Dateline: 8:45 AM Tuesday, 04 December 2001
Wind: 5.2 knots
Temp: -33.7°C / -28.6°F
Windchill: -40.4°C / -40.7°F
Barometer: 675.6 mB (10792 feet)
Wind: 5.2 knots
Yesterday was spent settling in. We are still adjusting to the altitude and the cold. The cold actually doesn't feel that bad as it is so dry.
It is easy to lose track of dates and time at the Pole because the sun is always up and your sleeping quarters are always dark. After being here a while one begins to associate the sun being in a certain position in the sky with a time of day. Unlike Chicago where the height of the sun gives us such a clue, at Pole it is just what part of the base it is over and not how high above it is.
Today we are all feeling mostly acclimated and so we are working hard on the museum exhibit. It has been about -30°F but there has been very little wind and so it only feels like -40. A lot of construction has been done on the new station and things are going very well for CARA research this season.
The Pole is a strange place in a lot of ways but one of the strangest things is that once you return it feels like you have never left. Many people return here year after year which is part of what makes it feel the same, but I think it is more the very unique and essentially unchanging physical atmosphere. Cold, clear, bright sunshine (at least in the summer), incredibly dry, and flat.
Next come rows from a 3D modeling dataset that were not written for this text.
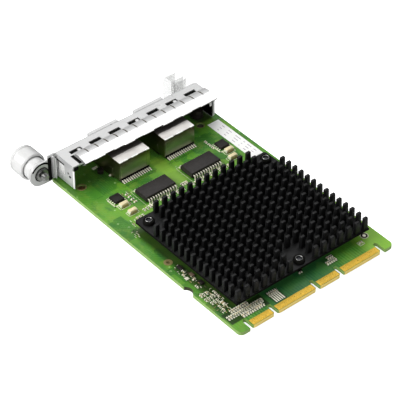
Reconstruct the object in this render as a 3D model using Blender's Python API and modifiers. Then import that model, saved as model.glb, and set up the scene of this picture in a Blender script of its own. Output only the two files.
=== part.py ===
"""Mezzanine network card for a server: a 76 mm wide board with a four-tab edge connector,
two low RJ45 jacks behind a sheet-metal bracket, and a cross-cut heat sink over the controller.

Card coordinates, used by every size below: X runs across the board from its left edge,
Y runs from the edge connector's leading edge to the faceplate, Z is up from the board's
component side. The empty card_frame moves all of it so that the world origin is the middle
of the card's outer box, at its lowest face.
"""
import math

import bmesh
import bpy
from mathutils import Matrix, Vector

MM = 0.001
CLEARANCE = 0.3 * MM
WELD = 0.005 * MM
FLAT_ANGLE = math.radians(0.5)
GRID_DIGITS = 7
CUT_MARGIN = 1.0 * MM

# Board
BOARD_WIDTH = 76.0 * MM
BOARD_LENGTH = 113.5 * MM
BOARD_THICKNESS = 1.57 * MM
EDGE_NOTCH_Y = 29.6 * MM
EDGE_NOTCH_HALF = 2.6 * MM
EDGE_NOTCH_DEPTH = 1.5 * MM
CORNER_RADIUS = 2.0 * MM
TOOLING_HOLE_INSETS = ((4.0 * MM, 46.4 * MM), (-5.3 * MM, 10.8 * MM))
TOOLING_HOLE_RADIUS = 1.1 * MM

# Edge connector
CONTACT_PITCH = 0.6 * MM
CONTACT_WIDTH = 0.36 * MM
CONTACT_LENGTH = 2.6 * MM
CONTACT_PROUD = 0.05 * MM
TAB_SHARES = (1, 2, 1, 2)
TAB_SIDE_MARGIN = 0.95 * MM
KEY_SLOT_WIDTH = 1.75 * MM
KEY_SLOT_DEPTH = 5.2 * MM
EAR_WIDTH = 4.6 * MM
TAB_BEVEL = 0.45 * MM
TAB_CORNER = 0.9 * MM

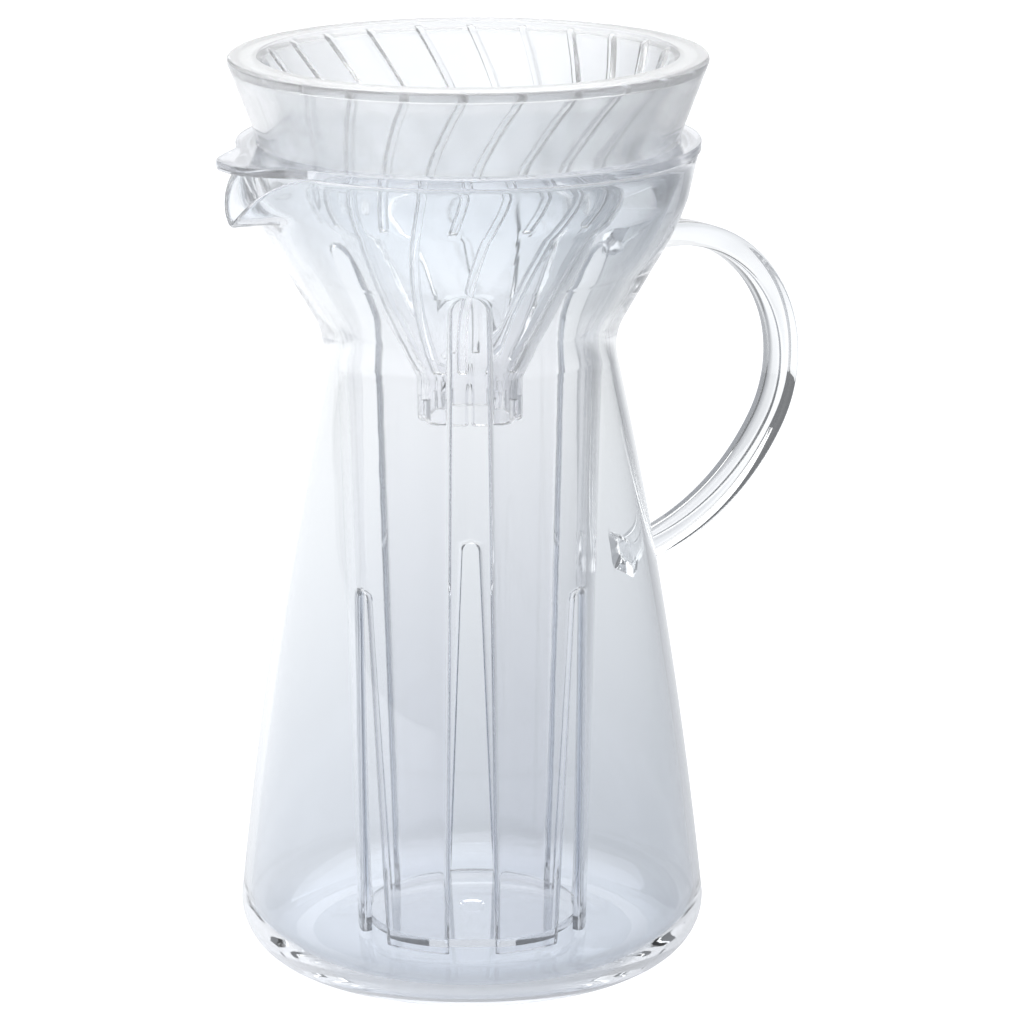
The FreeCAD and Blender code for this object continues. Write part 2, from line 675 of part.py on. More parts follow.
def main():
    doc = FreeCAD.newDocument("iced_coffee_maker")
    d = write_sheet(doc)
    add_places(d)
    nodes = [
        make_carafe_body(doc, d),
        make_carafe_handle(doc, d),
        make_ice_strainer(doc, d),
        make_dripper(doc, d),
    ]
    doc.recompute()
    check(doc, nodes)
    os.makedirs("parts", exist_ok=True)
    for node in nodes:
        node.Shape.exportStep(f"parts/{node.Label}.step")
        box = node.Shape.BoundBox
        print(f"{node.Label}: {node.Shape.Volume / 1000:.1f} cm3, "
              f"x {box.XMin:.1f} {box.XMax:.1f}, y {box.YMin:.1f} {box.YMax:.1f}, "
              f"z {box.ZMin:.1f} {box.ZMax:.1f}")


main()
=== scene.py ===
"""Looks of an iced coffee maker: blown glass, a fused glass strap and two moulded clear pieces.

The file is laid out as a Blender add-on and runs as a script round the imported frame.
Lengths are metres. +Z is up, the handle points to +X and the spout to -X.
"""

import math

import bmesh
import bpy
from bpy.props import FloatProperty, IntProperty, PointerProperty, StringProperty
from mathutils import Matrix, Vector


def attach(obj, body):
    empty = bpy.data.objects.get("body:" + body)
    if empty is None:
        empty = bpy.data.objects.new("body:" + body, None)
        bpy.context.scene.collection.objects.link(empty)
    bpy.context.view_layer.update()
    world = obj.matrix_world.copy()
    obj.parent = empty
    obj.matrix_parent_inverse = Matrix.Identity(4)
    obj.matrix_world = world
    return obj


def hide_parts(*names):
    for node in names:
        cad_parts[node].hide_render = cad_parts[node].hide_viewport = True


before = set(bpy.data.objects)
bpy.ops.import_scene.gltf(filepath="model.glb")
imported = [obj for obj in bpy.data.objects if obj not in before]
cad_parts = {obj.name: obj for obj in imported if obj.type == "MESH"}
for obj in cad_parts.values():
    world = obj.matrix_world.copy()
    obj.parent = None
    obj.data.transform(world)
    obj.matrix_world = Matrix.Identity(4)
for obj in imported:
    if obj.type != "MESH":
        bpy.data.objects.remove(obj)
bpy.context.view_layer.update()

bl_info = {
    "name": "Iced coffee maker",
    "version": (1, 0, 0),
    "blender": (4, 5, 0),
    "location": "View3D > Sidebar > Coffee maker",
    "description": "Builds the glass carafe, the ice strainer, the dripper and their stage",
    "category": "Object",
}


# ------------------------------------------------------------------ settings

def length(label, millimetres, note):
    """A length, given in millimetres and held in metres."""
    return FloatProperty(name=label, description=note, default=millimetres / 1000,
                         unit="LENGTH", precision=4)


def turn(label, degrees, note):
    """An angle, given in degrees."""
    return FloatProperty(name=label, description=note, default=math.radians(degrees),
                         subtype="ANGLE", unit="ROTATION")


def colour(label, code, note):
    """A colour as an sRGB hex value."""
    return StringProperty(name=label, description=note, default=code)


def amount(label, value, note):
    """A bare share, strength or power."""
    return FloatProperty(name=label, description=note, default=value)


def count(label, value, note):
    """A whole number from 1."""
    return IntProperty(name=label, description=note, default=value, min=1)


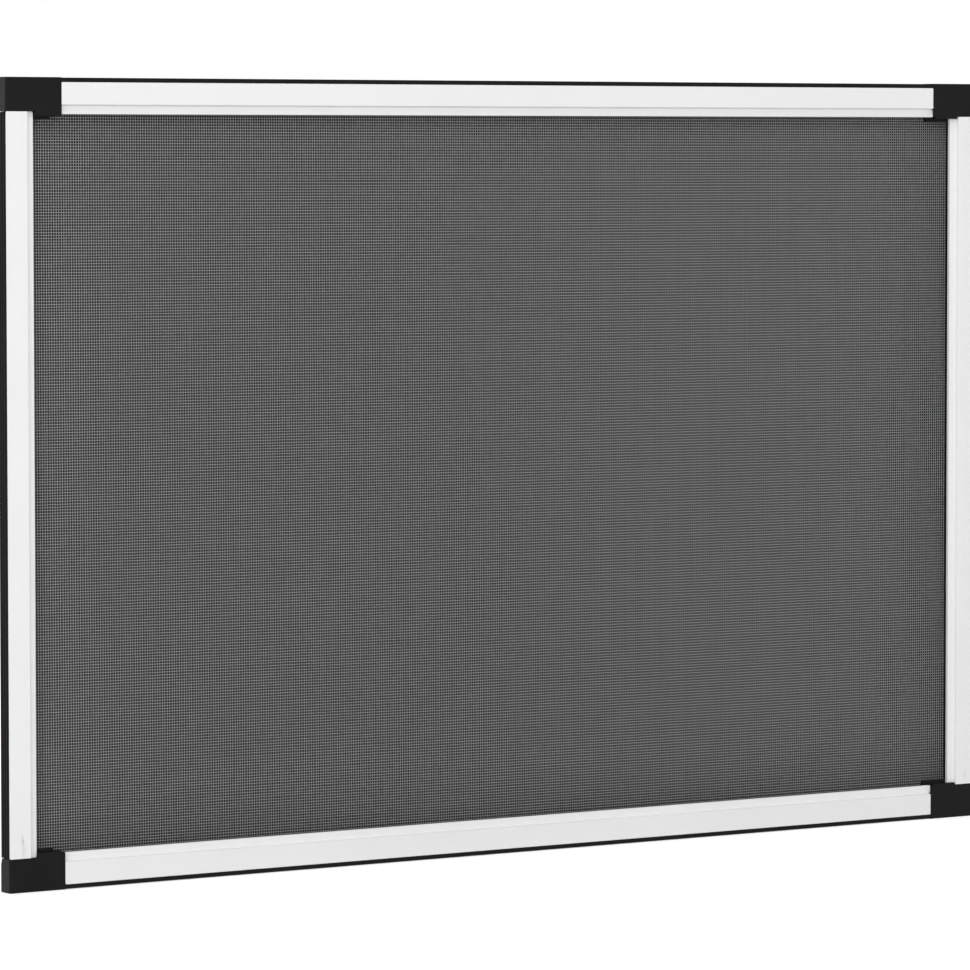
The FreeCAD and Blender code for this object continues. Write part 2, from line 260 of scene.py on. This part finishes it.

These timeless conditions of the Pole are also why it is so good for astrophysics research. Being dry is tough on human skin but great for telescopes, because water vapor absorbs the signal that we are looking for with many of the CARA telescopes. The stable weather conditions are also wonderful for astrophysics experiments. Changes in conditions that can affect what you are looking for are bad. For instance as the sun rises and sets each day in the States, it gets warmer and then colder. Changes like this that happen every day, or sudden changes like a big storm, make observing something that is very faint and far away hard; the change caused by the storm or the sun could be confused with what you are actually looking for. At South Pole there is just one sunrise and one sunset a year! All day long the sun just goes around the sky while in the winter time it is completely dark. Also the atmosphere above the Pole is very constant. Storms are uncommon, and circulation patterns like the Polar Vortex keep the center of the Antarctic continent isolated from larger weather patterns.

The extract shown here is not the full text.